Influencing the next generation of marketing researchers

Hannah Smith, a doctoral candidate in marketing, is among the students who have been inspired by Winterich’s passion for sustainability. In her first year of doctoral studies, she published a paper on style durability — the idea that to build a more sustainable wardrobe, consumers need to purchase clothing that isn’t only physically durable but won’t go out of style quickly — and credited Winterich with helping her at every step of the process, from idea generation to research to publication.

“It was the first time I’d written an academic paper, so lots of help in changing the language we were using and the writing styles,” Smith said. “I previously ran a couple of experiments at a previous institution, but she was helpful in assisting almost a first-time researcher with what experiments are, how you run them, what is required to remove confounds, how to have conditions, and then of course the whole analysis procedure.”

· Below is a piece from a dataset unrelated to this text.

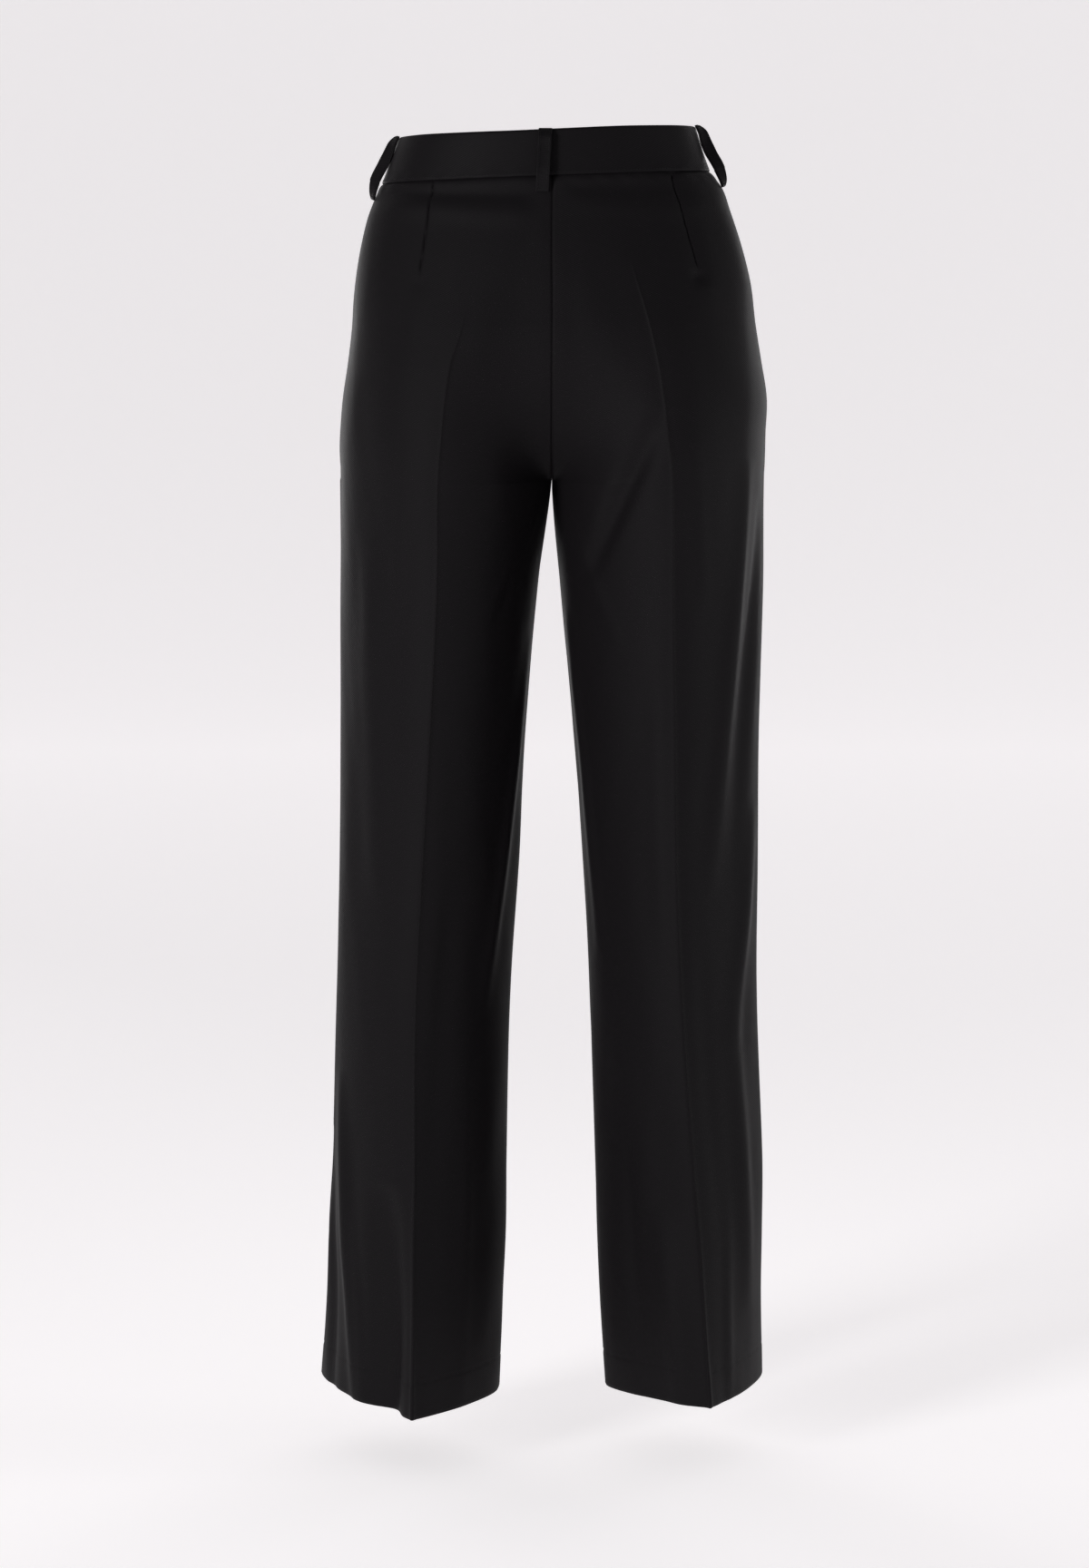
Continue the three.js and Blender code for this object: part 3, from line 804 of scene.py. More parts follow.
def levels_of(leg: Leg) -> np.ndarray:
    """Spaces out a leg's rows, closest together where the cloth is sewn.

    Args:
        leg: The leg.

    Returns:
        The rows' heights, from the top down.
    """
    hem, line = leg.hem, leg.hem + HEM_TURN_UP
    rows = spread((
        (hem, 0.8), (hem + 4, 2.0), (line - 4, 1.2), (line + 4, 2.0), (hem + 60, 4.2), (-420, 4.2),
        (-330, 3.0), (CROTCH_Z - 4, 1.2), (CROTCH_Z, 0.6), (CROTCH_Z + 3, 0.8), (-270, 2.4),
        (-130, 3.0), (PANEL_TOP - 16, 1.8), (PANEL_TOP - 5, 0.7), (PANEL_TOP, 0.6),
    ))
    return rows[::-1]


def pocket_mouth(z: np.ndarray) -> np.ndarray:
    """Returns where the pocket mouth crosses each height."""
    return -POCKET_REACH * np.clip((z - POCKET_BOTTOM) / (-WAISTBAND_HEIGHT - POCKET_BOTTOM), 0, 1)


# The height, the lengths across and along the cloth, and the start of each wave in it.
WAVES = (
    (0.22, 83.0, 410.0, 0.3),
    (0.18, 61.0, -290.0, 1.7),
    (0.08, 37.0, 230.0, 2.9),
    (0.05, -45.0, 140.0, 4.1),
    (0.03, 23.0, 97.0, 5.2),
)


def unevenness(z: np.ndarray, arc: np.ndarray, phase: float) -> np.ndarray:
    """Works out the slight waviness that hanging cloth always has.

    Args:
        z: Heights.
        arc: Places along the rows.
        phase: Sets two pieces apart.

    Returns:
        How far each place is pushed out.
    """
    bend = 0.8 * np.sin(z / 67 + phase) + 0.6 * np.sin(arc / 31 - z / 113)
    total = np.zeros(np.broadcast(z, arc).shape)
    for height, across, along, start in WAVES:
        total += height * np.sin(2 * math.pi * (arc / across + z / along) + start + phase + bend)
    return total


@dataclass(frozen=True)
class Cut:
    """The flat size that a piece is cut to, in metres and square metres, its allowances with it."""

    width: float
    length: float
    area: float


def place(
    item: bpy.types.Object,
    material: bpy.types.Material,
    nodes: tuple[str, ...],
) -> bpy.types.Object:
    """Sets a cloth piece on the part, in place of the solids that it stands for.

    Args:
        item: The piece.
        material: What it is made of.
        nodes: The solids that it stands for.

    Returns:
        The piece.
    """
    item.data.materials.append(material)
    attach(item, "root")
    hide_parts(*nodes)
    log.info("%s: %d faces", item.name, len(item.data.polygons))
    return item


BACK_CUT = Cut(0.36, 1.06, 0.31)
FRONT_CUT = Cut(0.33, 1.05, 0.27)


@dataclass
class Panel:
    """A front or back panel: its shell, its seam ditches, its pressed crease and its hem's sewing line."""

    leg: Leg
    rear: bool
    cut: Cut
    crease_height: float = 2.2
    crease_width: float = 1.9
    bead_height: float = 0.3  # the crease's sharpest edge
    bead_width: float = 0.9
    ditch_depth: float = 1.2
    ditch_width: float = 0.95
    allowance_height: float = 0.18  # the seam's allowance, felt beside the ditch
    prick_depth: float = 0.35  # where the hem's stitches pull
    turn_up_height: float = 0.25  # the cloth over the turned-up layer
    edge_roll: float = 0.9  # at the hem's fold
    pucker: float = 0.25  # ripples under the waistband
    seam_swell: float = 0.55
    seam_depth: float = 1.1
    sag_height: float = 1.5  # the soft fold just below the waistband, and the dip above it
    sag_depth: float = 1.3
    covered_depth: float = 1.6  # the deepest ditch that the waistband still covers
    grid: Grid = field(init=False)

    @property
    def name(self) -> str:
        """The panel's name, which is its solid's too."""
        return f"{'back' if self.rear else 'front'}_{self.leg.name}"

    def places(self, z: np.ndarray) -> np.ndarray:
        """Works out where the columns run. In front they close up on the pocket mouth.

        Args:
            z: Heights, one a row.

        Returns:
            u by row and column.
        """
        if self.rear:
            return np.broadcast_to(BACK_COLUMNS, (len(z), len(BACK_COLUMNS)))
        u = np.broadcast_to(FRONT_COLUMNS, (len(z), len(FRONT_COLUMNS)))
        return np.where(u > -1, mix(-1, pocket_mouth(z)[:, None], u + 1), u)

    def relief(self, z: np.ndarray, smooth: Grid) -> np.ndarray:
        """Adds up the shallow forms that the solids leave out.

        Args:
            z: Heights, by row.
            smooth: The panel with its main folds.

        Returns:
            How far each point is pushed out.
        """
        columns = BACK_COLUMNS if self.rear else FRONT_COLUMNS
        arc = smooth.arcs()
        crease = int(np.argmin(np.abs(columns - (1 if self.rear else -1))))
        from_crease = np.abs(arc - arc[:, crease : crease + 1])
        total = unevenness(z, arc, self.leg.side + 2 * self.rear)
        start = self.leg.crease_start
        pressed = 0.35 * ramp(z, start, start - 60) + 0.65 * ramp(z, start - 60, start - 420)
        total = total + self.crease_height * pressed * np.exp(-from_crease / self.crease_width)
        total += self.bead_height * ramp(z, start, start - 40) * bell(from_crease, self.bead_width)
        edges = np.minimum(arc, arc[:, -1:] - arc)
        total -= self.ditch_depth * bell(edges, self.ditch_width)
        total += self.allowance_height * bell(edges - 8, 5)
        hem_line = self.leg.hem + HEM_TURN_UP
        total -= self.prick_depth * bell(z - hem_line, 1.3) * (1 + 0.5 * np.sin(arc / 2.1))
        total += self.turn_up_height * ramp(z, hem_line + 6, hem_line - 2)
        total -= self.edge_roll * bell(z - self.leg.hem, 1.2)
        return self.held_up(z, total + self.waist_relief(z, arc, smooth.points))

    def waist_relief(self, z: np.ndarray, arc: np.ndarray, points: np.ndarray) -> np.ndarray:
        """Works out what the waistband's seam does to the cloth below it, and the dart.

        Args:
            z: Heights, by row.
            arc: Places along the rows.
            points: The panel's points.

        Returns:
            How far each point is pushed out.
        """
        seam = -WAISTBAND_HEIGHT
        total = self.pucker * np.sin(arc / 3.1 + 1.3 * np.sin(arc / 17)) * bell(z - seam + 3, 5)
        total = total + self.seam_swell * bell(z - seam + 5, 3.5)
        total -= self.seam_depth * bell(z - seam - 0.4, 1.7)
        share = 1.0 if self.leg.side > 0 else 0.55
        inside = ramp(points[..., 0], 6, 30) * (1 - ramp(points[..., 0], 120, 150))
        drift = 5 * np.sin(points[..., 0] / 38 + self.leg.side)
        sag = self.sag_height * bell(z + 64 + drift, 9) - self.sag_depth * bell(z + 50 + 0.5 * drift, 6)
        total += share * inside * sag
        return total + self.leg.dart.relief(points) if self.rear else total

    def held_up(self, z: np.ndarray, total: np.ndarray) -> np.ndarray:
        """Keeps the ditches under the waistband shallow enough that it still covers the panel's edge."""
        return np.where(z > -WAISTBAND_HEIGHT - 3, np.maximum(total, -self.covered_depth), total)

    def shape(self) -> None:
        """Works out the outer face."""
        z = levels_of(self.leg)
        u = self.places(z)
        rows = z[:, None]
        points = self.leg.point(rows, u)
        smooth = Grid(points, directions_of(points))
        folds = self.leg.fold_depth(self.leg.folds, rows, u)
        folded = smooth.moved(folds + self.leg.fold_depth(self.leg.drag_lines, rows, u))
        with_folds = Grid(folded, directions_of(folded))
        done = with_folds.moved(self.relief(rows, with_folds))
        done = self.centred(z, done)
        if not self.rear:
            done = self.lapped(rows, done, with_folds.directions)
        self.grid = Grid(done, with_folds.directions)

    def centred(self, z: np.ndarray, points: np.ndarray) -> np.ndarray:
        """Keeps the panel on its side of the middle and brings its centre edge onto the centre seam.

        Args:
            z: Heights, one a row.
            points: The panel's points.

        Returns:
            The points.
        """
        points[..., 0] = np.maximum(points[..., 0], SEAM_REST)
        points[z > CROTCH_Z, -1 if self.rear else 0, 0] = SEAM_REST
        return points

    def lapped(self, z: np.ndarray, points: np.ndarray, directions: np.ndarray) -> np.ndarray:
        """Laps the right front over the left one at the fly.

        Args:
            z: Heights, by row.
            points: The front panel's points.
            directions: Their outward directions.

        Returns:
            The points, the right edge moved across the middle or the left edge sunk below it.
        """
        edge = 1 - ramp(points[..., :1], 2.0, 14.0)
        if self.leg.side < 0:
            share = edge * ramp(z, FLY_END - FLY_TAPER, FLY_END)[..., None]
            return points - share * np.array([FLY_LAP, 0, 0]) + 0.5 * share * directions
        sunk = edge * ramp(z, POCKET_BOTTOM - 20, POCKET_BOTTOM)[..., None]
        return points - sunk * directions * FLY_SINK

    def build(self, material: bpy.types.Material) -> bpy.types.Object:
        """Makes the panel's shell.

        Args:
            material: The cloth.

        Returns:
            The panel.
        """
        self.shape()
        inner = self.grid.moved(-CLOTH)
        z = levels_of(self.leg)
        closed = z < (0 if self.rear or self.leg.side > 0 else FLY_END - FLY_TAPER)
        inner[closed] = self.centred(z[closed], inner[closed])
        item = wall(f"{self.name}_shell", self.grid.points, inner, self.leg.side)
        nodes = tuple(f"{self.name}_{length}" for length in LENGTHS)
        return place(item, material, nodes)

    def line(self, inset: np.ndarray, high: float, low: float) -> np.ndarray:
        """Follows a line on the finished panel, at a distance from its centre or side edge.

        Args:
            inset: The distance at each row, or one for all. Below 0 it counts from the side edge.
            high: The height where the line starts.
            low: The height where it ends.

        Returns:
            The line's points, in the panel's real place.
        """
        z = levels_of(self.leg)
        arc = self.grid.arcs()
        inset = np.broadcast_to(np.asarray(inset, float), z.shape)
        at = np.where(inset >= 0, inset, arc[:, -1] + inset)
        if self.rear:
            at = arc[:, -1] - at
        rows = np.flatnonzero((z <= high) & (z >= low))
        points = self.grid.points
        line = np.array([[np.interp(at[i], arc[i], points[i, :, k]) for k in range(3)] for i in rows])
        return line * self.leg.mirror

    def across(self, z: float) -> np.ndarray:
        """Follows the finished panel round at one height.

        Args:
            z: The height.

        Returns:
            The points of the nearest row, in the panel's real place.
        """
        row = int(np.argmin(np.abs(levels_of(self.leg) - z)))
        return self.grid.points[row] * self.leg.mirror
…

Winterich, the inaugural Susman Professor, said she has been motivated by his support and by her current and former students, several of whom have reached out to congratulate her on the distinguished professor honor, including a student from her first semester of teaching at Penn State in 2010.

“Hearing from the students, that they remember the class and it was a good experience is the most, I'd say, most impactful, most meaningful feedback that I can receive,” she said.